▶ **WHAT IS NEEDED**
Starting at the first line of the data below, write out each line exactly until you reach the line containing "node.inputs[into].default_value = value", and include that line too.

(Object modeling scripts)

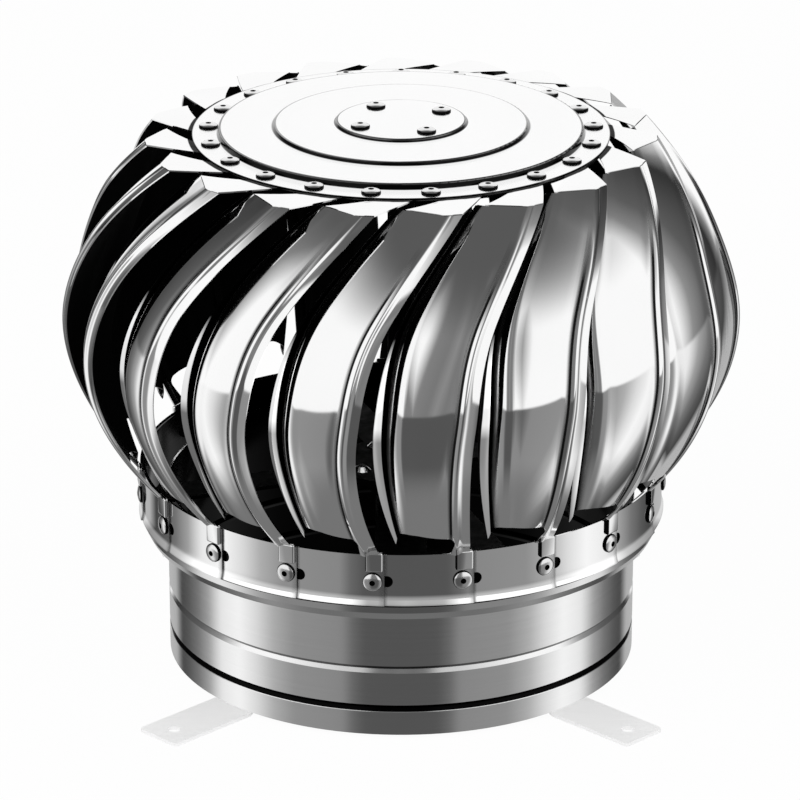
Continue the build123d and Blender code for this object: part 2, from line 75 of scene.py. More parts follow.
class Nodes:
    """Shorthands for the nodes of a world or a material."""

    def __init__(self, owner: bpy.types.ID, output: str) -> None:
        """Empties the owner's node tree.

        Args:
            owner: The world or material.
            output: Type name of its output node.
        """
        owner.use_nodes = True
        self.tree = owner.node_tree
        self.tree.nodes.clear()
        self.output = self.add(output)
        self.place = self.add("ShaderNodeTexCoord").outputs

    def feed(self, node: bpy.types.Node, inputs: Inputs) -> None:
        """Links outputs into a node's inputs, or sets those inputs to plain values.

        Args:
            node: The node.
            inputs: An output of another node or a value, for each input by name or number.
        """
        for into, value in inputs.items():
            if isinstance(value, Out):
                self.tree.links.new(value, node.inputs[into])
            else:
                node.inputs[into].default_value = value

    def add(self, kind: str, inputs: Inputs = EMPTY, **values: object) -> bpy.types.Node:
        """Adds a node, sets its own properties and feeds its inputs.

        Args:
            kind: The node's type name.
            inputs: What goes into its inputs.
            **values: Properties of the node.

        Returns:
            The new node.
        """
        node = self.tree.nodes.new(kind)
        for key, value in values.items():
            setattr(node, key, value)
        self.feed(node, inputs)
        return node

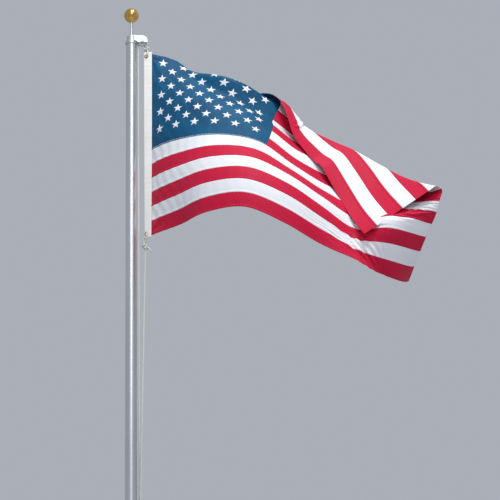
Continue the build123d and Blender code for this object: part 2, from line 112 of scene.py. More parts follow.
def shell_quads(rows, columns):
    """Two grids, front then back, and the four rims that join them."""
    front = grid_quads(rows, columns)
    back = grid_quads(rows, columns, rows * columns)[:, ::-1]
    index = np.arange(rows * columns).reshape(rows, columns)
    loop = np.concatenate([index[0, :], index[1:, -1], index[-1, -2::-1], index[-2:0:-1, 0]])
    next_loop = np.roll(loop, -1)
    far = rows * columns
    rim = np.stack([loop, next_loop, next_loop + far, loop + far], -1)
    return np.concatenate([front, back, rim])


print("a shell over 3 by 4 points has", len(shell_quads(3, 4)), "quads")

# %% Make a piece
weld_distance = 1e-6


def close_up(mesh):
    """Merge the points that lie on each other, at the seam and the poles of a grid that closes."""
    joined = bmesh.new()
    joined.from_mesh(mesh)
    bmesh.ops.remove_doubles(joined, verts=joined.verts, dist=weld_distance)
    joined.to_mesh(mesh)
    joined.free()


def add_piece(name, points, quads, finish, uv=None, merged=False):
    """A mesh object from arrays, at the origin, with its faces outwards, standing still with the pole."""
    points = np.asarray(points, float).reshape(-1, 3)
    if signed_volume(points, quads) < 0:
        quads = quads[:, ::-1]
    mesh = bpy.data.meshes.new(name)
    mesh.vertices.add(len(points))
    mesh.vertices.foreach_set("co", points.ravel())
    mesh.loops.add(quads.size)
    mesh.loops.foreach_set("vertex_index", quads.ravel().astype(np.int32))
    mesh.polygons.add(len(quads))
    mesh.polygons.foreach_set("loop_start", np.arange(0, quads.size, 4, dtype=np.int32))
    mesh.polygons.foreach_set("use_smooth", np.ones(len(quads), bool))
    if uv is not None:
        layer = mesh.uv_layers.new(name="lengths")
        layer.uv.foreach_set("vector", np.asarray(uv, float).reshape(-1, 2)[quads.ravel()].ravel())
    mesh.update(calc_edges=True)
    if merged:
        close_up(mesh)
    mesh.validate()
    piece = bpy.data.objects.new(name, mesh)
    bpy.context.collection.objects.link(piece)
    mesh.materials.append(finishes[finish])
    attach(piece, "pole")
    print(name, len(quads), "quads")
    return piece


# %% [markdown]
# Smooth lines and surfaces go through evenly spaced points. The Catmull-Rom cubic is used for all of
# them, because it passes through its points, so that moving one of them does what is expected. A net is a
# grid of points over the flat cloth, and looking one up between its points gives a smooth surface.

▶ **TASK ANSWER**
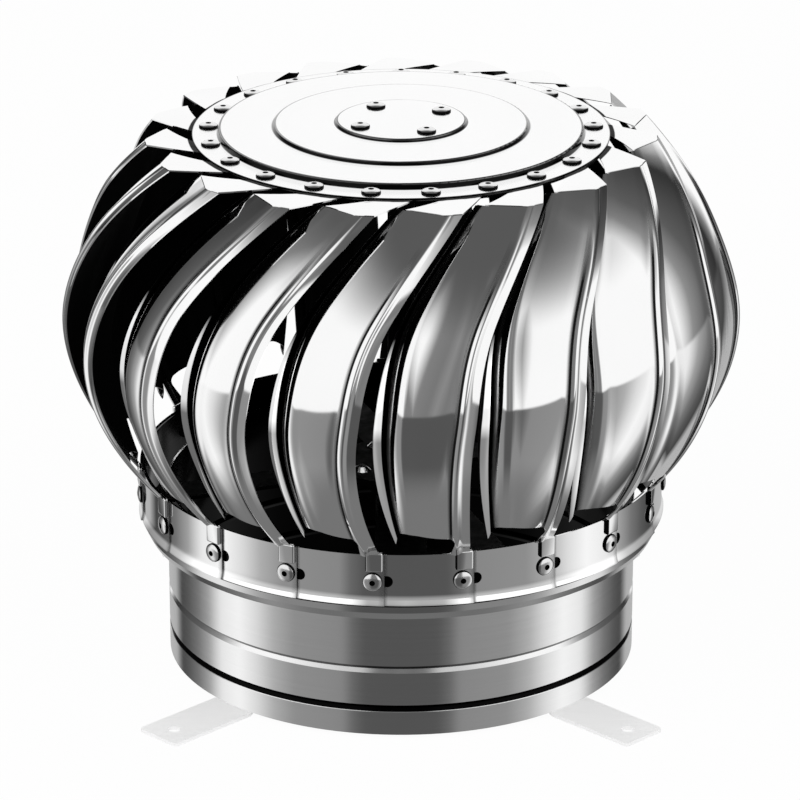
Continue the build123d and Blender code for this object: part 2, from line 75 of scene.py. More parts follow.
class Nodes:
    """Shorthands for the nodes of a world or a material."""

    def __init__(self, owner: bpy.types.ID, output: str) -> None:
        """Empties the owner's node tree.

        Args:
            owner: The world or material.
            output: Type name of its output node.
        """
        owner.use_nodes = True
        self.tree = owner.node_tree
        self.tree.nodes.clear()
        self.output = self.add(output)
        self.place = self.add("ShaderNodeTexCoord").outputs

    def feed(self, node: bpy.types.Node, inputs: Inputs) -> None:
        """Links outputs into a node's inputs, or sets those inputs to plain values.

        Args:
            node: The node.
            inputs: An output of another node or a value, for each input by name or number.
        """
        for into, value in inputs.items():
            if isinstance(value, Out):
                self.tree.links.new(value, node.inputs[into])
            else:
                node.inputs[into].default_value = value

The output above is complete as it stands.